Kenneth George Koehler was born October 5th, 1940 in Fresno, California to German parents Rose and George Koehler and the brother to a younger sister, Sharon.
As a husband and father , Ken loved and supported his artistic wife, and helped raise 3 Renaissance children - infusing their childhood with Formula 1, trips to the symphony and ballet, and as many British comedies as he could find on PBS; effectively making their ability to find friends with the same reference points very challenging. And they loved every minute of it.
, he explored his love of mechanical elegance and adventured with like-minded friends.
As a skier , he loved to navigate his way through the trees and ski off the groomed path, enjoying the freedom of discovering all the nooks and crannies the mountain had to offer.
As a lover of color , he filled his world with every shade of color he could find, from his pink pants to bright green ski outfits. You could always spot him in a crowd.
With a dry-wit and keen sense of humor , he could be found laughing heartily at all things British humor.
As a life-long learner , he sought to know everything he could about the subjects that interested him.

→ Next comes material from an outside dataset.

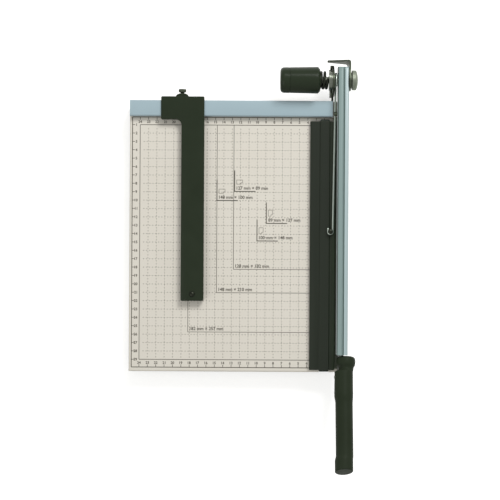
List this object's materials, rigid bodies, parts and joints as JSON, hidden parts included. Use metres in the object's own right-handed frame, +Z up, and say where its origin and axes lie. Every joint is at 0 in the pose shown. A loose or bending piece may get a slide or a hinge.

As a photographer , he used his artistic side to explore and celebrate the beauty and aesthetics of nature.
As an amateur chef , he channeled his mother’s kitchen talents into his own repertoire – from German delights and Sunday morning flinsa (crepes) to just making left-overs taste grand.
He met his wife, Betty Ann on a blind date. In classic Ken fashion, he took her to see the movie The Marquis de Sade. They were married on June 14th of 1970 and just celebrated their 50th wedding anniversary this year, surrounded by family at one of his favorite restaurants.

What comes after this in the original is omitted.